Content churn in action
It’s pretty easy to find examples of content churn out in the wild. Particulary in the recruitment and retail industries. Try using the search query: intitle:”expired vacancy” or intitle:”product no longer available” and you’ll see what I mean. Because of obvious SEO and user experience issues, Rand is totally right to seek out a solution for pages like this one:
Solving the content churn and links problem
My advice is, don’t expire the pages and keep the original content live on the site. Of course you have the user experience problem, but you also have a data base full of items, jobs or general content that is in some way relevant to the user’s search query. Build the ability to display related or popular items on the “expired page” – perhaps in the form of a suggestion that keeps the visitor happy and interested in what your site has to offer:
If you’re linking to currently stocked, related items from your expired content pages then the links you’ve earned can pass value to deep sections of your architecture, via the anchor text you’ve specified.
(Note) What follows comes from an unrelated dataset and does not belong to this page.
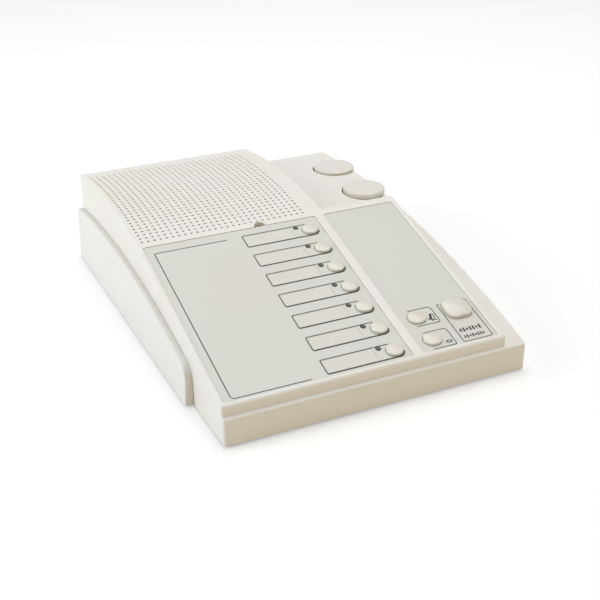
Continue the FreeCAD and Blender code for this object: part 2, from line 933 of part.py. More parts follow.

Crawl bandwidth – If-Modified-Since
Has the page not changed for a long time? Are those links you’ve added not changing very frequently? Google’s request header contains the If-Modified-Since header which sends the date and time of the last crawl of that URL. If your webpage hasn’t been updated, then your server can be configured to respond with a 304 not modified response, and all of that crawl bandwidth is saved for another page. If you have a lot of indexed URLs, this could save a fortune in bandwidth costs!
More on If-Modified-Since
If-Modified-Since (Conditional Get) has been ably covered in the SEO, PHP developers and ASP .net developers blogosphere. Here are some resources to find out more:
Http/1.1 Definition at W3.org
Save bandwidth costs: Dynamic pages can support If-Modified-Since – Sebastians Pamphlets
Patrick Sexton at SEOish.com explains: What is a If-Modified-Since HTTP Header?
Google asking us to “make sure” the response is implemented in their Webmaster Guidelines
Conditional GET and ETag implementation for ASP.NET by J.A. García Barceló
The HttpWebRequest.IfModifiedSince Property – the .net Framework class library that Gets or sets the value of the If-Modified-Since HTTP header.
Implementing HTTP 304: Not Modified in PHP
This should keep your development team happy for a while. Good luck!